Giving and Forgiving

December 10th, 2009 Angela

How busy are you with you lists of gifts? Are you nearly finished or barely started? How much thought and consideration is going into your gift-giving? Is it what is expected or what you genuinely want to do? Sometimes we give when we are actually requesting forgiveness. We are making attempts to spend ourselves to finding the peace we want in our lives. During this season of giving, free yourself from the pain and allow yourself to give more or yourself to others; not the gifts that are replacing the emotions you want to share. Free yourslf. Give the gift of you to your loved ones. You will both feel more overjoyed. You are a gift.

Make This Year Count

December 1st, 2009 Angela

Have you started to look over the year and your resolutions, goals and objectives to see how far you have come toward accomplishments? How are things going? Is someone holding you accountable? Are you being honest with yourself? Are you asking for help? Do you know where to go or whom to ask? Amazing turn-arounds can happen in a very short span of time. You can make things happen for you. Do you want honest, creative support? Contact me for a complimentary session and a free report on great tips for a New Beginning.

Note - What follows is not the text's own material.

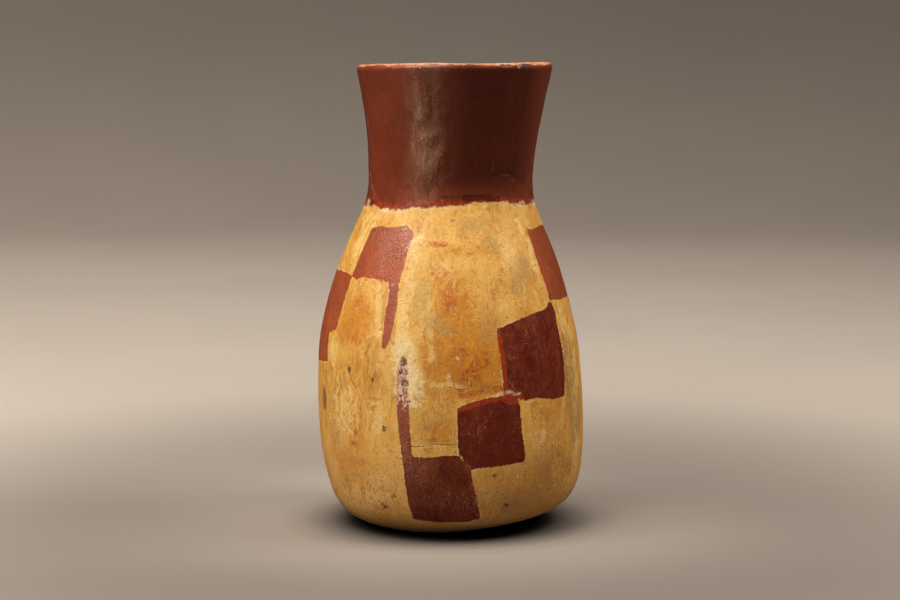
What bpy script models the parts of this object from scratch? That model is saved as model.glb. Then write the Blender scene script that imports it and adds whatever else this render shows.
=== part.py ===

Make this year count.

Giving Thanks

November 19th, 2009 Angela

Another year approaching with the celebration of giving thanks. How will this year be different for you? Is it all about that favorite dish or really about spending special time with family? Enjoy the foods that have been prepared or purchased, but seek out answers and listen to the stories of the elders. Find out what the children think of the celebration. Determine what you can do to make the next celebration more special as everyone continues to age gracefully. How does it make you feel? These are points to ponder.

Aging Gracefully

October 29th, 2009 Angela

Do you often hear the phrase, “You look good for your age?” Why can’t you just look good? Are we too sensitive? Does the person mean we are aging well? Is it a compliment? As baby boomers become older, many of us are becoming more aware and taking better care of ourselves. We are often responsible for the care of other family members — sometimes parents; often grandchildren or other family members. It is crucial that we put ourselves first. “We are not able to fill someone else’s cup if ours is empty.” So get out today and do something just for you. Go for a walk, purchase those fantastic boots you have been eyeing for the past few weeks, go to see a movie, call a friend. You deserve it. It’s all about aging gracefully.

Holiday Preparation

October 6th, 2009 Angela

86 days and counting down until the end of the year. Where has the year gone? If you are a caregiver, you have probably done more than your share of work and caring with little or no time spent on you. It’s time to take the time before everyone is super busy in the upcoming months. Share some of your holiday tips with our group. Join us for a weekly tele-conference for Holiday Tips for Caregivers.

You Are A Star

September 15th, 2009 Angela

As summer draws to a close, we start to notice the changing leaves on the not-so-green lawns. Kids and the not-so-young are returning to school. Some of us are attempting new careers.
This is a New Beginning for us. There is fear, confusion along with the excitement of trying something new and different. As we meet a smiling face, let’s remember it is a symbol of encouragement. That person realizes what we often forget — we really are stars. Have a stellar day.

Caregiver Guilt

August 21st, 2009 Angela

When we have been thrust into the arena as the major caregiver for a family member, we are often riddled with guilt. We have to realize it’s not our fault. Stop the blame, shame and criticism. We are doing what we think is necesscary and beneficial for our loved ones. We must remember we also have to take care of ourselves. Support groups are terrific avenues to share feelings, overcome some of the anxieties and stresses that are a natural part of caregiving. Share your thougts and feeling with us.

MANIPULATION

August 2nd, 2009 Angela

Remember being caught in the act of doing something as a child?? Someone — a friend or relative — used your guilt to constantly remind you of that act. You were convinced to share unwillingly with that person, offer him/her special favors. Has that manipulation made the journey into adulthood with us? Forgive the act and forgive the manipulator. Release the guilt and really let it go. The manipulator no longer has reins on us. What do you think?

Can You Do Everything?

July 20th, 2009 Angela

In this multi-tasking, do-it-yourself society, are you still trying to be a super person? Even when we know that it causes excess stress, anxiety and confusion, we are still trying to prove to someone that we really can accomplish more than the average person all by ourselves. Yes, we are able to accomplish great feats — with help. Delegation is so important. And guess what!! Our family, friends and associates are often eager and pleased to be entrusted with some of those activities we mistakenly thought were meant only for our eyes. What are you willing to delegate? I know it’s not easy. Start with something really simple and graduate to releasing more and more.
Everyone will be better for it.

What Have You Done Lately?

July 16th, 2009 Angela

We are in the midst of summer. How are your plans for summer activities going? Did you make plans? Did they include something specifically to benefit you? When we benefit, others also reap those rewards. Make some summer plans or weekend plans or maybe even a plan for today. The importance is to follow through. I am eager to hear about your successful results from your plan.